A recent Wichita Eagle news story jogged readers’ memories about the company that’s the target of the story, Cornejo & Sons, Inc., and their campaign contributions a few years back. The company asked some of its employees to make campaign contributions, and then the employees were reimbursed. That’s illegal.
A Wichita Eagle story from April 27, 2003 states: “A former administrative assistant for the Cornejo & Sons construction firm says company executives sought campaign donations from employees and then walked around the office illegally reimbursing workers with stacks of $50 and $100 bills.”
In this story, Ron Cornejo, the company president, denied the making the reimbursements.
But two days later the Eagle reported: “The president of Cornejo & Sons admitted Monday that the construction firm reimbursed employees who donated money to pro-landfill candidates for Wichita mayor and Sedgwick County Commission — a practice that violates state law. Company president Ron Cornejo issued a statement saying that he and his company are cooperating with state ethics investigators and gathering data on the contributions that were made by the employees in 2002 and 2003.”
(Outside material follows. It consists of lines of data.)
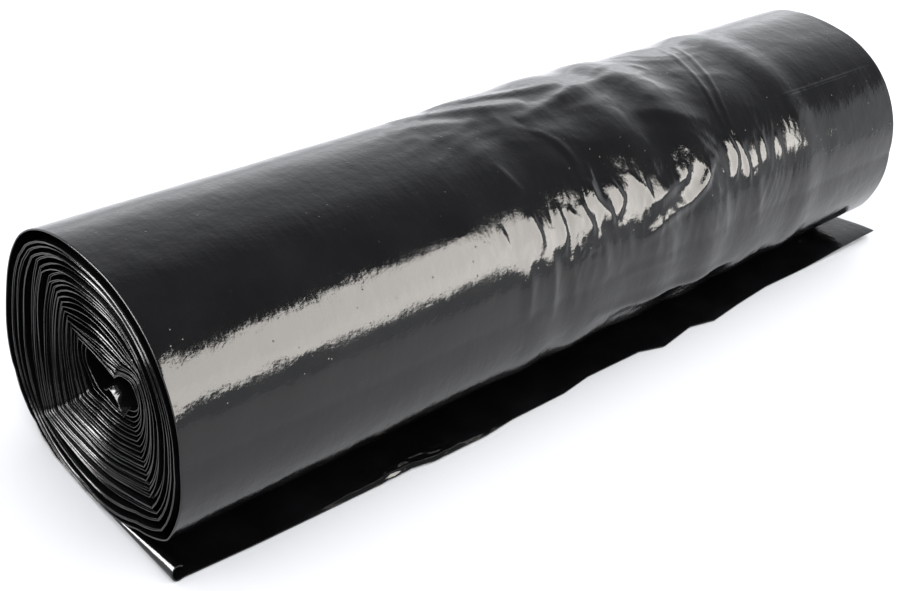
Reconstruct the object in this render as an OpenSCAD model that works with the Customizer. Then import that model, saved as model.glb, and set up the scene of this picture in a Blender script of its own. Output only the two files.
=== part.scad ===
// Roll of bin bags: one folded strip of film, wound without a core tube.
// The roll lies along X with its near end at -X. The loose tail lies on the floor at the front, -Y.
// The origin is on the floor, at mid length, straight under the middle of the core.
// Angles run round the roll as seen from the near end: 0 front, 90 top, 180 back, 270 floor.

/* [Film] */
// Width of the folded strip of film, which sets the length of the roll
strip_w = 350; // [200:5:500]
// Thickness of the folded strip
film_t = 0.5; // [0.3:0.05:0.8]
// Turns of the strip from the core to the floor
turns = 24; // [12:1:30]
// Gap between neighbouring turns at the core
turn_gap = 0.6; // [0.3:0.05:1.2]
// Gap added under the loose outermost turn at the front
outer_gap_front = 1.2; // [0:0.1:5]
// Gap added under the loose outermost turn at the top
outer_gap_top = 3.6; // [0:0.1:5]
// Gap added under the loose outermost turn at the back
outer_gap_back = 3.4; // [0:0.1:5]
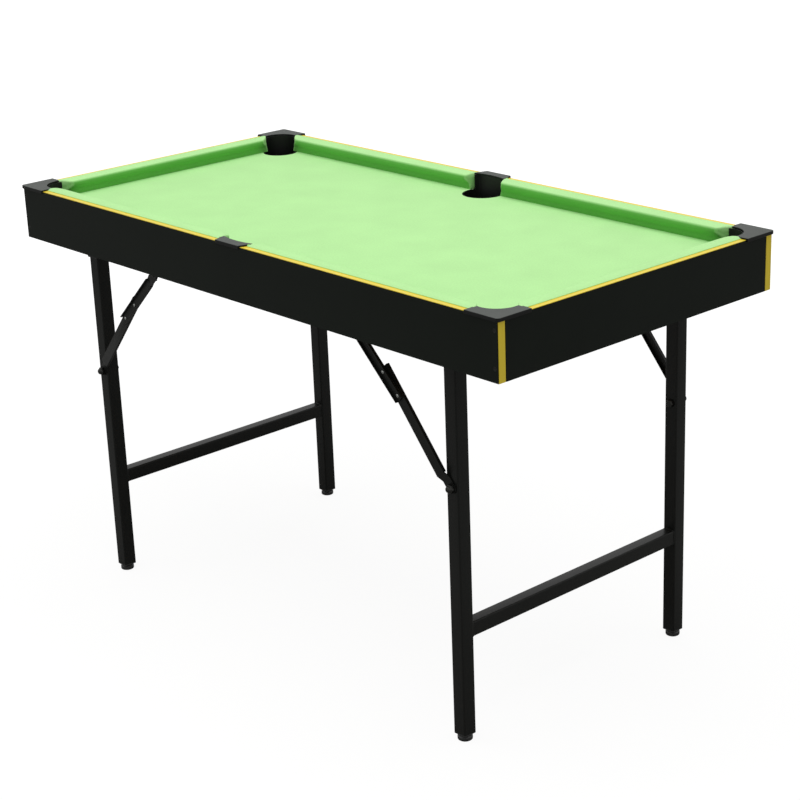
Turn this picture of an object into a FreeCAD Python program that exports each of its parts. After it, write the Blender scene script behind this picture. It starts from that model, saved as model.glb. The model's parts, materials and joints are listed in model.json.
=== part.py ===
"""Folding games table with a cloth bed, cushioned rails, six pockets and two folding leg frames.

The origin is on the floor under the middle of the table. +X runs along the length to the right,
+Y runs to the back and +Z up. Lengths are in millimetres.

Both leg frames fold inwards. The right one folds first and lies under the bed, and the left one
folds below it, so its pivots sit lower by one frame step.
"""
import FreeCAD, Part
import math
import os

from FreeCAD import Placement, Rotation, Vector

doc = FreeCAD.newDocument("games_table")

# Driving sizes: alias, value, meaning
SIZES = (
    ("table_length", 1220, "outer face to outer face along X"),
    ("table_width", 610, "outer face to outer face along Y"),
    ("edging_top", 734, "floor to the top of the edging on the aprons"),
    ("apron_depth", 94, "edging top to apron bottom"),
    ("apron_thick", 15, "apron board"),
    ("edging_thick", 1, "edging tape"),
    ("edging_inset", 1, "apron arris left bare beside the tape"),
    ("bed_drop", 26, "edging top down to the cloth"),
    ("cloth_thick", 1, "playfield cloth"),
    ("board_thick", 9, "bed board"),
    ("rail_width", 24, "apron inner face to cushion nose"),
    ("rail_core_width", 12, "wood strip behind the cushion"),
    ("rail_cover", 2, "edging top down to the top of the wood strip"),
    ("rail_back_rise", 0.5, "cloth above the edging at the apron"),
    ("rail_crown", 2.5, "highest cloth above the edging"),
    ("nose_rise", 20, "nose above the bed cloth"),
    ("nose_round", 3.5, "rounding above the nose"),
    ("rail_undercut", 4, "cushion foot behind its nose"),
    ("corner_mouth_back", 64, "rail end from the crossing outer face, at the apron"),
    ("corner_mouth_nose", 76, "rail end from the crossing outer face, at the nose"),
    ("side_mouth_back", 40, "rail end from the middle of the table, at the apron"),
    ("side_mouth_nose", 43, "rail end from the middle of the table, at the nose"),
    ("corner_inset", 55, "corner pocket axis from both outer faces"),
    ("corner_hole", 33, "radius of the corner cut-out in the bed"),
    ("side_inset", 37, "side pocket axis from the outer face"),
    ("side_hole", 38, "radius of the side cut-out in the bed"),
    ("cup_gap", 0.3, "cup to its cut-out and to the apron"),
    ("cup_wall", 1.5, "cup wall and floor"),
    ("cup_depth", 38.5, "bed cloth to the underside of a cup"),
    ("corner_liner_reach", 66, "corner liner wall, from both outer faces"),
    ("side_liner_reach", 24, "side liner wall, from the outer face"),
    ("cap_thick", 3, "cap plate above the edging"),
    ("cap_overhang", 3, "cap past the outer faces"),
    ("cap_rim_gap", 0.3, "cap rim to the apron face"),
    ("cap_rim_drop", 3, "cap rim below the edging top"),
    ("cap_round", 6, "outer corner rounding of a corner cap"),
    ("cap_arm", 65, "corner cap arm, from the crossing outer face"),
    ("cap_neck", 63, "prong on the inside of the arm, from the crossing outer face"),
    ("cap_prong", 22, "tip of the prong from the arm's own outer face"),
    ("side_cap_outer", 30, "half length of a side cap at its outer edge"),
    ("side_cap_inner", 38, "half length of a side cap at its inner tips"),
    ("side_cap_tip", 22, "inner tips of a side cap from the outer face"),
    ("side_cap_waist", 16.8, "middle of its inner edge from the outer face"),
    ("screw_radius", 2, "wood screw shank"),
    ("screw_head", 3.5, "wood screw head radius"),
    ("screw_head_thick", 1.5, "wood screw head"),
    ("screw_length", 38, "apron screw"),
    ("screw_low", 21, "lower apron screw above the apron bottom"),
    ("screw_high", 17, "upper apron screw below the edging top"),
    ("screw_fit", 0.05, "radial room round a shank"),
    ("leg_inset", 146, "leg axis from the outer end face"),
    ("leg_side_inset", 54.5, "leg axis from the outer long face"),
    ("leg_width", 25, "square leg tube"),
    ("tube_wall", 1.5, "wall of the square tubes"),
    ("tube_round", 2.5, "outer corner rounding of the square tubes"),
    ("leg_base", 13, "lower end of the leg tube above the floor"),
    ("leg_above_pivot", 14, "leg tube above its pivot"),
    ("right_pivot_drop", 43, "bed underside to the right pivots"),
    ("frame_step", 27.5, "left pivots below the right ones"),
    ("stretcher_thick", 22, "stretcher along X"),
    ("stretcher_depth", 25, "stretcher height"),
    ("stretcher_top", 202, "floor to the top of the stretcher"),
    ("plug_wall_gap", 0.1, "plug to the inside of the tube"),
    ("plug_length", 20, "plug inside the tube"),
    ("plug_flange", 2, "plug flange on the tube end"),
    ("foot_radius", 12.2, "levelling foot disc"),
    ("foot_disc", 7, "disc thickness below its bevel"),
    ("foot_bevel", 2, "bevel on top of the disc"),
    ("foot_collar", 6.5, "collar radius"),
    ("foot_stud", 4, "stud radius"),
    ("foot_stud_length", 30, "stud above the collar"),
    ("running_fit", 0.05, "radial room of a moving pin or stud"),
    ("bolt_radius", 4, "pivot bolt and brace bolt"),
    ("bolt_head", 7, "bolt head and nut radius"),
    ("bolt_head_thick", 4.5, "bolt head and nut thickness"),
    ("dome_radius", 7.5, "dome nut radius"),
    ("dome_height", 9.5, "dome nut height"),
    ("ear_thick", 2, "sheet of all brackets"),
    ("ear_gap", 0.3, "ear to the leg, plate to plate and plate to leg"),
    ("ear_half", 14, "half width of a leg bracket ear along X"),
    ("ear_drop", 10, "ear below the pivot"),
    ("web_rise", 20, "pivot to the underside of the leg bracket web"),
    ("flange_width", 18, "leg bracket flange beside each ear"),
    ("bracket_screw_length", 18, "bracket screw shank in the batten"),
    ("batten_width", 32, "batten along X"),
    ("brace_drop", 225, "leg pivot down to the brace bolt"),
    ("bracket_reach", 207, "leg pivot to the upper brace pin, along X"),
    ("knee_slack", 0.45, "both arms together, longer than bolt to pin: sets the bend at the knee"),
    ("arm_width", 18, "width of a brace arm"),
    ("arm_depth", 5.7, "depth of its channel along Y"),
    ("arm_sheet", 2, "sheet of a brace arm"),
    ("arm_tab", 16, "flat tab from the pin to the step"),
    ("arm_step", 10, "length of the step from the tab to the channel"),
    ("arm_end", 7, "channel beyond the last rivet"),
    ("rivet_pitch", 44, "knee rivet to the second rivet"),
    ("rivet_radius", 2.5, "rivet and pin shank"),
    ("rivet_head", 4, "rivet and pin head radius"),
    ("rivet_head_thick", 1.8, "rivet and pin head thickness"),
    ("small_ear_half", 9, "half width of a brace bracket ear along X"),
    ("small_flange", 17, "brace bracket flange, inwards from its ear"),
    ("small_screw_length", 7, "brace bracket screw shank in the bed board"),
)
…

The next day Sedgwick County District Attorney Nola Foulston announced the launching of a criminal investigation.
On August 21, 2003, according to Eagle reporting, “the state ethics commission fined Wichita-based Cornejo & Sons Inc. $15,000.” An Eagle editorial called this “a slap on the wrist.”
All candidates who received the money — a mix of Wichita mayoral, city council, and Sedgwick county commission candidates, one still in office — were cleared of any wrongdoing by the ethics commission. I couldn’t find any news stories about the result of the DA’s investigation, so I inquired at the office. But it appears that no charges were ever filed.
It’s thought that the contributions were supporting Cornejo’s substantial contracts with the City of Wichita, and also the company’s effort to gain approval to build a landfill near Furley. The construction landfill that’s the subject of the recent Eagle article wasn’t mentioned as the motivating factor for these contributions.